- WRITTEN REQUEST
Locate all lines with the word "imported" and copy them out.

- INFORMATION PROVIDED
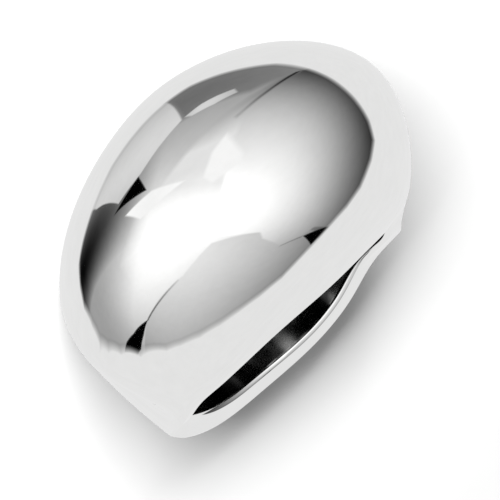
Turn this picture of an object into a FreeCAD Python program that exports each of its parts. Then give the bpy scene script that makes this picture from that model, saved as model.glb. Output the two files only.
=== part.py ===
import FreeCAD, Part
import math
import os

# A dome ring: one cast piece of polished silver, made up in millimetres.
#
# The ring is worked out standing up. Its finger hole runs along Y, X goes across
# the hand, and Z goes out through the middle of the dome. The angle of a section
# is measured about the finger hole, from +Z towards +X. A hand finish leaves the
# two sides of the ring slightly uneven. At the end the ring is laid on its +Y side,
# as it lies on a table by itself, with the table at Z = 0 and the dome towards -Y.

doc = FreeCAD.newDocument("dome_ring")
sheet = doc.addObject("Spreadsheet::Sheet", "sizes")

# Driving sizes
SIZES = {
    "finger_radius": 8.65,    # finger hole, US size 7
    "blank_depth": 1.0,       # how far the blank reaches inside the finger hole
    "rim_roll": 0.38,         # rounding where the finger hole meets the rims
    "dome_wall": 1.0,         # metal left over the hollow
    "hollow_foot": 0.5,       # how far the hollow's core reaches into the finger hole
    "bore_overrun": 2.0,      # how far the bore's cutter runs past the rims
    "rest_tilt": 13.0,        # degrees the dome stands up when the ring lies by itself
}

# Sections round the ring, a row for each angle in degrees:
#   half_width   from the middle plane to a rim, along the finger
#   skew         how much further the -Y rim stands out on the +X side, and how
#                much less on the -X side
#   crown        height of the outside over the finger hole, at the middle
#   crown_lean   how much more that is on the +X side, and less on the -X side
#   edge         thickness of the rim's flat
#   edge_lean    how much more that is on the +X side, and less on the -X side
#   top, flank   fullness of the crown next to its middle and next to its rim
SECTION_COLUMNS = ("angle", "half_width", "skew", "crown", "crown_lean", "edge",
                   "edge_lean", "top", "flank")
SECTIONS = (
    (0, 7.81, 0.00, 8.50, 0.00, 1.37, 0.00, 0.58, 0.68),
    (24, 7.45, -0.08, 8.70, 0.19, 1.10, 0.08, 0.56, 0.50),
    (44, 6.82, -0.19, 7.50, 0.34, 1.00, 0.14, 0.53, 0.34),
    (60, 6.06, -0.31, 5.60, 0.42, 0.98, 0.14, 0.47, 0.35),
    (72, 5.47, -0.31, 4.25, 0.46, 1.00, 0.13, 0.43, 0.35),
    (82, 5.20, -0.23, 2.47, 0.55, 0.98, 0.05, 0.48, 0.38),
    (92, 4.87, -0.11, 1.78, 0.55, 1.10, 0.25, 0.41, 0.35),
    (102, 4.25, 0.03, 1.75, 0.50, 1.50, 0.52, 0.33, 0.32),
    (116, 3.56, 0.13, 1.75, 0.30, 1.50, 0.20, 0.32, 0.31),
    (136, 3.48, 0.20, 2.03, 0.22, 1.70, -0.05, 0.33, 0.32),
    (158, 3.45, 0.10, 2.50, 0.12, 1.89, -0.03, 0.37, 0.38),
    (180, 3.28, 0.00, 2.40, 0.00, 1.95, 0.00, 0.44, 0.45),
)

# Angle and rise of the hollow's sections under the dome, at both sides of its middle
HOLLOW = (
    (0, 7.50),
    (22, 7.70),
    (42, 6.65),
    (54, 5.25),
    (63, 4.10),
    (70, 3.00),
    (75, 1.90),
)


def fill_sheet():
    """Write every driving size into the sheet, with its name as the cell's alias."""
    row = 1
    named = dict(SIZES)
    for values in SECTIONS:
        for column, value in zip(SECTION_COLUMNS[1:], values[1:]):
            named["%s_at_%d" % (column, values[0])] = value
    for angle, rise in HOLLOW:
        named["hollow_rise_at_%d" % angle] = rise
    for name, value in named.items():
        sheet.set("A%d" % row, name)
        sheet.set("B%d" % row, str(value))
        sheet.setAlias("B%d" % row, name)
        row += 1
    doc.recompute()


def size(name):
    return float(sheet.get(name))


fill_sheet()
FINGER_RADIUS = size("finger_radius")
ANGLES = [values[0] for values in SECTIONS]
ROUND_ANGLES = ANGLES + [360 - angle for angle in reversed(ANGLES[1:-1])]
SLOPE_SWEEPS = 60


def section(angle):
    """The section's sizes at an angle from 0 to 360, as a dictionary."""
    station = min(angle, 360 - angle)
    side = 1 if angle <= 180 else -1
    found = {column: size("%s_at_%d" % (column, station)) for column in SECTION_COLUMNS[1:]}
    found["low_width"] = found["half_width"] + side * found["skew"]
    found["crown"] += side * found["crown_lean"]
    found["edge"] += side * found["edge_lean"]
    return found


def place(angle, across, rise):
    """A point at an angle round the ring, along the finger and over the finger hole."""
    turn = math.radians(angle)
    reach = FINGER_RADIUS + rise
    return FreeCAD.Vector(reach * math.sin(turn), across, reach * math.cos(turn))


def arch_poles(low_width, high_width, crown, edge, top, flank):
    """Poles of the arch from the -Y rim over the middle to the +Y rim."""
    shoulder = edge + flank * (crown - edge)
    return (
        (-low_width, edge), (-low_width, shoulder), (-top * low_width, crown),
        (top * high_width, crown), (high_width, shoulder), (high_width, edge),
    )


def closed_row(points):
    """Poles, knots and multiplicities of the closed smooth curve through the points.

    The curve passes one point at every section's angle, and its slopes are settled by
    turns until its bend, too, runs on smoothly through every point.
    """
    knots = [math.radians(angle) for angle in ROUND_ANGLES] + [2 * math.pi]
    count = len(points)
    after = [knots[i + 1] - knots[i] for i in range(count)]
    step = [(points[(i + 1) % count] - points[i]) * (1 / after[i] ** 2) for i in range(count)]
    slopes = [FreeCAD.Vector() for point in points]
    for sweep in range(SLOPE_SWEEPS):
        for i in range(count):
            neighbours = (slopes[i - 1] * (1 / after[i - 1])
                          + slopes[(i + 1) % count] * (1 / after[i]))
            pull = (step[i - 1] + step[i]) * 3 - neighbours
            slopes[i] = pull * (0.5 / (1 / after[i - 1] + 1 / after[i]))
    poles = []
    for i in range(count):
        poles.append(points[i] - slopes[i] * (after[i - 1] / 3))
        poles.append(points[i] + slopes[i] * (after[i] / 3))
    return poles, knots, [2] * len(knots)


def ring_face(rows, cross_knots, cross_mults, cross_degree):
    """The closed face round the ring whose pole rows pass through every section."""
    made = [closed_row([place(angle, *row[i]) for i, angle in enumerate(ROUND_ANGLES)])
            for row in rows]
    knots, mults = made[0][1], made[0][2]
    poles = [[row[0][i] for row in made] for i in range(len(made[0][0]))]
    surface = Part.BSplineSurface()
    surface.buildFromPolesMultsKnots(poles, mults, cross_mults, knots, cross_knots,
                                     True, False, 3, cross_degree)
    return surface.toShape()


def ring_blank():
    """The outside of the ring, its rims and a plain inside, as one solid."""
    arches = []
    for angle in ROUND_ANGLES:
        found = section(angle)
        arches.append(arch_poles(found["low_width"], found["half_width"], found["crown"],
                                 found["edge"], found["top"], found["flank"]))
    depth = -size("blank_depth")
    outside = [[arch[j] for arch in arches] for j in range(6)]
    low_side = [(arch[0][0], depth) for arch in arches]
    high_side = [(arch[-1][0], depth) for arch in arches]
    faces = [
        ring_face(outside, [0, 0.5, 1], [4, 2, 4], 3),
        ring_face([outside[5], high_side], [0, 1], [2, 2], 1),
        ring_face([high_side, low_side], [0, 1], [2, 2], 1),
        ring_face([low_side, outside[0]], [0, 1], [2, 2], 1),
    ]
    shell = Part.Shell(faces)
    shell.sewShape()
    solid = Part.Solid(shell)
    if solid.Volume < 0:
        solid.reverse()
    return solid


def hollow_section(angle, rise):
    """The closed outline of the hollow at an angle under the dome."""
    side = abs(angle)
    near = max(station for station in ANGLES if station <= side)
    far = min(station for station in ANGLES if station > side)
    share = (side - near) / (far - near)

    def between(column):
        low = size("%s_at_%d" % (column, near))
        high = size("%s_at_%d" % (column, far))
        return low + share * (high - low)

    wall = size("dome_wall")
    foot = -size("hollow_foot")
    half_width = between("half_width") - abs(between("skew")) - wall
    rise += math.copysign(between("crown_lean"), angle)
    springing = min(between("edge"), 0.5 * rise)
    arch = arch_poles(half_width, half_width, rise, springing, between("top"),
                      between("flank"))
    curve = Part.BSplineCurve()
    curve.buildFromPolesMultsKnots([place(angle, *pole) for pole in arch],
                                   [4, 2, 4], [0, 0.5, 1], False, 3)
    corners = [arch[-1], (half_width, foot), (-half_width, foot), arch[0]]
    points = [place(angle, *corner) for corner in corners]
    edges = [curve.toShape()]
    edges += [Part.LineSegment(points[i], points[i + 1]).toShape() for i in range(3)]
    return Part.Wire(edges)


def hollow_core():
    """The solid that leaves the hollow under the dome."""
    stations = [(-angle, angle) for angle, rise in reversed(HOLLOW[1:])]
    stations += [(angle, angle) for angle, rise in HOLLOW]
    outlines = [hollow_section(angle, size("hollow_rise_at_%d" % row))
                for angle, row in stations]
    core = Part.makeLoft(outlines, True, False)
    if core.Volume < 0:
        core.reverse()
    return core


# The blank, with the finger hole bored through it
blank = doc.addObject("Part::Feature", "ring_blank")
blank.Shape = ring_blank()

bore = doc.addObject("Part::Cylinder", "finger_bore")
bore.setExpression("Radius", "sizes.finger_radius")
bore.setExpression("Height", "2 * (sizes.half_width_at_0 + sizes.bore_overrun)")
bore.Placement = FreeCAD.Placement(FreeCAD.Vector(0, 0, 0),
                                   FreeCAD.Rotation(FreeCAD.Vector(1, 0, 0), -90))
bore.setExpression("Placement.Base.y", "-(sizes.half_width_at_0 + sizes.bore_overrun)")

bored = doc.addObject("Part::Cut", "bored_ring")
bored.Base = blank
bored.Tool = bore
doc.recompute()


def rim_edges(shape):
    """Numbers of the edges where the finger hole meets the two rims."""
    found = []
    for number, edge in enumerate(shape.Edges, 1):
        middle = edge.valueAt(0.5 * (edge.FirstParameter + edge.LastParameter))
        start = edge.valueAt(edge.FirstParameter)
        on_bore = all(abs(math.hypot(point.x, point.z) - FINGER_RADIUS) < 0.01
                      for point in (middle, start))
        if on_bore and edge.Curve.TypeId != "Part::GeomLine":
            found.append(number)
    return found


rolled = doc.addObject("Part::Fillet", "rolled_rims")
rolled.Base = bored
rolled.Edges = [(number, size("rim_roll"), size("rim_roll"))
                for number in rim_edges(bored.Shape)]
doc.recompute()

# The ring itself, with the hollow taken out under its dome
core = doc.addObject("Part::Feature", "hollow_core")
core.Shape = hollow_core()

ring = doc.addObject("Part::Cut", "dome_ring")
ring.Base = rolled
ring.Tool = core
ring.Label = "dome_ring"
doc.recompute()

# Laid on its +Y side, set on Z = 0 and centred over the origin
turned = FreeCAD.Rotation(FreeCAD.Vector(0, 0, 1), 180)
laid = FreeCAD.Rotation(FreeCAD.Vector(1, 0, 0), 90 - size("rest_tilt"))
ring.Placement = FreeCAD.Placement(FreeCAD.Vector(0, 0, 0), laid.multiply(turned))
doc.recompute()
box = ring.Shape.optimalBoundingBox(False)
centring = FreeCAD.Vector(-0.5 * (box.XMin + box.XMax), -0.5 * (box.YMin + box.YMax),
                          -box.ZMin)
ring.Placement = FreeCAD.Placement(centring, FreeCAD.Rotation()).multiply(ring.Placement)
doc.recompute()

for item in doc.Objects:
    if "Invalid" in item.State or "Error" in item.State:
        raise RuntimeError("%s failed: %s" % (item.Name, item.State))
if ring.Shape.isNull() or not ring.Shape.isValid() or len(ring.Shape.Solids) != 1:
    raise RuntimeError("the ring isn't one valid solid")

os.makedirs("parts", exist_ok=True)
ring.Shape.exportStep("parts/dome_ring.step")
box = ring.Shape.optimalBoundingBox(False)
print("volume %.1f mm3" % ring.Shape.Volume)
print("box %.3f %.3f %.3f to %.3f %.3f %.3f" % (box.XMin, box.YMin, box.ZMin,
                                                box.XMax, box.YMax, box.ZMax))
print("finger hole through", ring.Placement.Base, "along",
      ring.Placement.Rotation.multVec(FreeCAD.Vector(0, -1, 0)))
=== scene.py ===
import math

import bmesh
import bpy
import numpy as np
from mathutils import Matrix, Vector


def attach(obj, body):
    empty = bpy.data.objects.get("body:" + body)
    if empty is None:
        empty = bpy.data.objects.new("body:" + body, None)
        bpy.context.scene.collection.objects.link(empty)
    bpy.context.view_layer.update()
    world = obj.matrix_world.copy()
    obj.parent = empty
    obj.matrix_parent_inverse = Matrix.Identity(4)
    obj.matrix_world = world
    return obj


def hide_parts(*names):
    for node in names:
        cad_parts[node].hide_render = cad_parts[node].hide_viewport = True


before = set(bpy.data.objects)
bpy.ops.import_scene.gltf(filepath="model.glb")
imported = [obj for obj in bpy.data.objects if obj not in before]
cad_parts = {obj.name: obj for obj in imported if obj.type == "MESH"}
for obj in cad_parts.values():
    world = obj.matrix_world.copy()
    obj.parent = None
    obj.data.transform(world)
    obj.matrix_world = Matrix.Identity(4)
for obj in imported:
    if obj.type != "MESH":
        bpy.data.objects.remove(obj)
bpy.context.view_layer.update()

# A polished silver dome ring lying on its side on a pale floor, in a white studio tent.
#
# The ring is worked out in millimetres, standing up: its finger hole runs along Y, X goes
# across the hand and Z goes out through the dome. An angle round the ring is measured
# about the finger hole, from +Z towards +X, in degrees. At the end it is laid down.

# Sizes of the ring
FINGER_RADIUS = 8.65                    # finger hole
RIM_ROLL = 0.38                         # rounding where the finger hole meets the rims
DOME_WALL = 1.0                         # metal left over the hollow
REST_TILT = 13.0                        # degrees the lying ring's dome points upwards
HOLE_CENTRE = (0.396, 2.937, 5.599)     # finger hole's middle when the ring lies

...

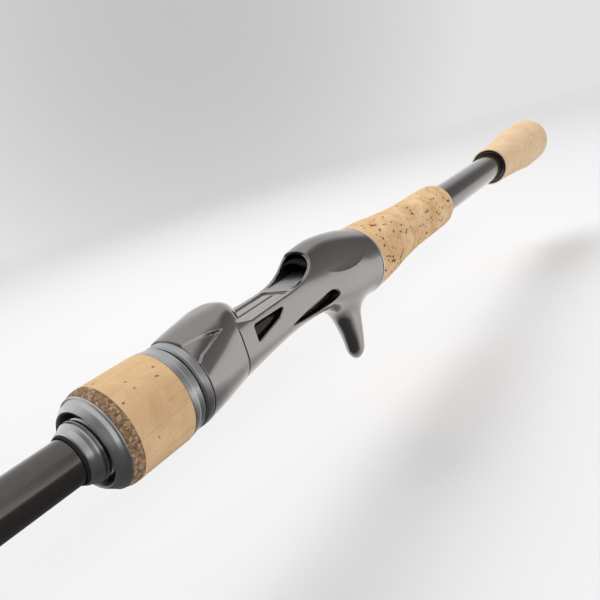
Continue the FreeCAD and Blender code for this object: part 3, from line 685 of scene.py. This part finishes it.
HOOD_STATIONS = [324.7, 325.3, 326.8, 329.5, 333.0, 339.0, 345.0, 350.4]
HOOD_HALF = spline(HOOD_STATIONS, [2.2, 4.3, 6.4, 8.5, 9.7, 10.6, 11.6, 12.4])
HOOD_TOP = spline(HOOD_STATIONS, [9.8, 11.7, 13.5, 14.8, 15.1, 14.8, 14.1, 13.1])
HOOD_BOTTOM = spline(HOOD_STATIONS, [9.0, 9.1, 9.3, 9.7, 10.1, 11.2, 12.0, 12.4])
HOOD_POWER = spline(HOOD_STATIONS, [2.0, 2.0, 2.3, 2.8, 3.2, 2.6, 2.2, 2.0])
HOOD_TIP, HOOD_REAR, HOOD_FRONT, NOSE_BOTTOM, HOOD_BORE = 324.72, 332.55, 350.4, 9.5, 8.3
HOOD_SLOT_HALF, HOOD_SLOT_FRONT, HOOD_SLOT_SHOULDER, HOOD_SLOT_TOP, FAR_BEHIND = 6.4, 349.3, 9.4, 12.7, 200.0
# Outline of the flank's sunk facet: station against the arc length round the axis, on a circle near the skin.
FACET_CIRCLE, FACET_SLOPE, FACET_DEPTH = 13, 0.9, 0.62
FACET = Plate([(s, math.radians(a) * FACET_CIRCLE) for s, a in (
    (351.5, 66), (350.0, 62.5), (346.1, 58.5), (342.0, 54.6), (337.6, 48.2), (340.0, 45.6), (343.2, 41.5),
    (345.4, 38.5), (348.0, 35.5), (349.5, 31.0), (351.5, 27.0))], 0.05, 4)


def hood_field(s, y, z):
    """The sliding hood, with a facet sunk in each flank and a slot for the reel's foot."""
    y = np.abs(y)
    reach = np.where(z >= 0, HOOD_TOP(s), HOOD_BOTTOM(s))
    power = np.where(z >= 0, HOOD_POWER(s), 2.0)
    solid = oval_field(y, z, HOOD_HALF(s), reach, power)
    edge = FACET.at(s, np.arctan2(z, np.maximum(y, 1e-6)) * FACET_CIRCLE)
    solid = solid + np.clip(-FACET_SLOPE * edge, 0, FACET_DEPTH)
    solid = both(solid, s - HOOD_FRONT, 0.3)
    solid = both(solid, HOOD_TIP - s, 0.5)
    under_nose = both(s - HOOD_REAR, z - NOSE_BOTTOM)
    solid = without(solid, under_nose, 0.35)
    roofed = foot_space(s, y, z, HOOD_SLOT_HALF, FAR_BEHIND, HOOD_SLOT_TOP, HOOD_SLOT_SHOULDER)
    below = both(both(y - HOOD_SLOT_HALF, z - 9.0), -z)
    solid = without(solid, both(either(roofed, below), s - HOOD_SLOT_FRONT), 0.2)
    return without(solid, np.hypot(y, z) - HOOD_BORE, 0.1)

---

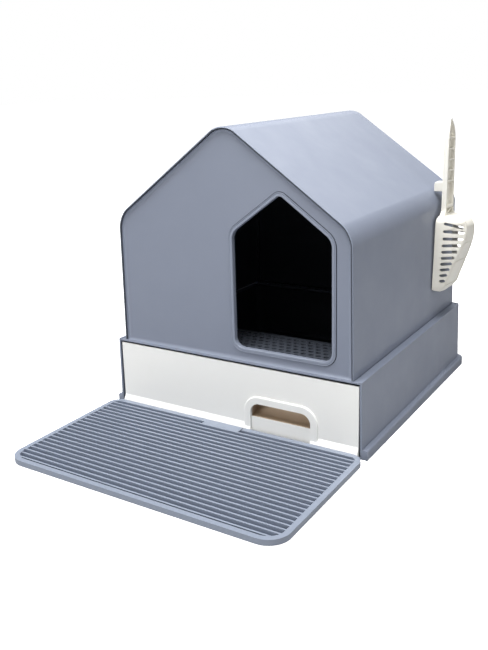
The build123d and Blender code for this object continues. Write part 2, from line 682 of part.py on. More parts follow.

- SOLUTION
imported = [obj for obj in bpy.data.objects if obj not in before]
cad_parts = {obj.name: obj for obj in imported if obj.type == "MESH"}
for obj in imported:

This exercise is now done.